Kenneth M. Pollack: Containment Works no Longer in Iraq

Novinite Insider » INTERVIEW | January 16, 2003, Thursday // 00:00

Kenneth M. Pollack is director of research in the Saban Center for Middle East Policy in the United States. His expertise includes Iraq, Iran, Gulf and Middle East affairs, Middle East militaries. Pollack's last book - The Threatening Storm: The Case for Invading Iraq, was published in October 2002.

On January 16, Kenneth Pollack answered questions of Bulgarian and Slovak journalists during a videoconference. The following interview includes questions of novinite.com and some other media.

Introductory Words

I have spend basically my entire career working on Iraq and at least in the last eleven years of that career I spent my time trying to make the policy of containment work. And I would say that the containment was a perfectly reasonable policy towards Iraq and it could have worked better if the U.S. and particularly our allies have done things different. Unfortunately, that path was not taken and today containment is no longer a viable policy towards Iraq.

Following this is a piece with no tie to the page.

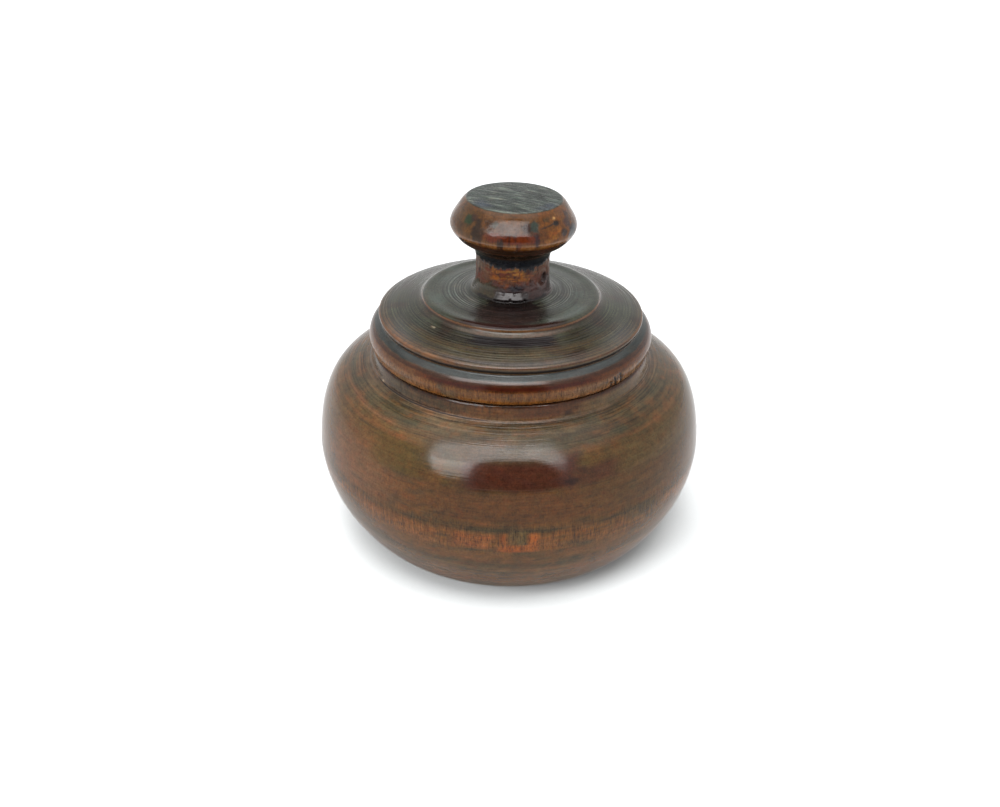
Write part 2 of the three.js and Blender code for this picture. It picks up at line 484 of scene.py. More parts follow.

In the mid-1990s, containment began to fail. And it failed ultimately because the rest of the world let it fail. Only the U.S., Great Britain and a handful of other countries, a few NATO allies, actually stood up and tried to make international containment work.

And now we are simply too far down the road. Today the case is that Iraq is able to smuggle oil outside the Oil-for-Food Program and uses the money to re-build its weapons for mass destruction. This year Iraq is expected to make nearly USD 3 B of smuggled oil.

After the Gulf War, the U.S. government and our allies started to receive very disturbing information about Saddam Hussein. What we learnt is that he apparently believed that once he had acquired a nuclear weapon no country ever, including the United Sates, will dare to stop him if he attacks another country in the Persian Gulf region. In fact, he believes that the biggest mistake he made in 1990 is not invading Kuwait but. He thinks it is not waiting until after he has acquired a nuclear weapon.

This makes Saddam Hussein unique in modern history. For example, North Korea does not look at nuclear weapons in the same way. All world experts seem to agree that North Koreans want a nuclear weapon for defense purposes. Saddam is the only leader who wants them for offensive purposes. This makes him extraordinary dangerous. Today there is consensus among Western intelligence services that he has all the means to build a nuclear weapon - it is simply a matter of time, most probably four or six years. Therefore, the U. S. have no choice but to lead an international coalition at some point in the next years to prevent Saddam Hussein from doing so.


Q: What are the exact differences between the United States and North Korea?

A: One might assume that both courtiers should be treated in the same way as both are ruled by dictators. But the point is that North Korea has not attacked anyone in fifty-two years. Iraq, over the last twenty-two, has attacked five of its neighbors and threatened others. North Korea is also surrounded by very powerful neighbors - South Korea, Russia, China, Japan. They can defend themselves against North Korea without assistance. Iraq is surrounded by weak countries. The only country that can actually stand up to Iraq is Turkey.

Q: Let's assume Saddam is removed. What happens next?

A: The Bush administration is now getting down to work to ensure that a war against Iraq does not creates more problems than it solves. The reconstruction of Iraq will take place under the auspices of the United Nations. And this is absolutely critical. It might look like Kosovo, it might look like Bosnia. There will be a very strong U.S. component - but, generally, it will be the United Nations. The U.S. will be an international security force that will be responsible to keep Iraq under the authority of the special representative of the UN Secretary General.


Q: A very basic question. Will there be a war in Iraq and when?

A: What can be heard from people inside the government, shows that President Bush has not still made his mind. On one hand, he would avoid war, he would have Saddam resign peacefully. On the other hand he is very skeptical that Saddam would do so and all the evidence we have speaks he wouldn't go peacefully. So I think if there is going to be a war, it will not happen in the next couple of weeks. I think it will take a little bit longer because the Bush administration will try to give Iraq one last chance to comply with UN resolutions.

Q: Do you think that a possible attack on Iraq will encourage anti-American attitudes across the Islamic world?

A: I think it could, especially in the short term. But the most important thing is whether they will continue over the long term. The bigger issue is whether a U.S. operation in Iraq will further deepen the anti-American attitudes and drive more people towards terrorism and more people into openly attacking the U.S. I think the question of the long term is the question of how the U.S. handles the reconstruction of Iraq. I think if we go there and install nothing but a dictator or leave the country in chaos, it would definitely generate a lot of anti-Americanism. We spent a great deal with Arab people and they say we talk a lot of free markets, democracy and freedom but we keep them impoverished and do nothing to help. I think if the reconstruction is done in the way the Bush administration projects it and if the Iraqi people see the U.S. for the first time pour the recourses and invest massively to create a stable, prosperous society, they will be very happy. This could be a chance to change a lot of the Arabs opinions.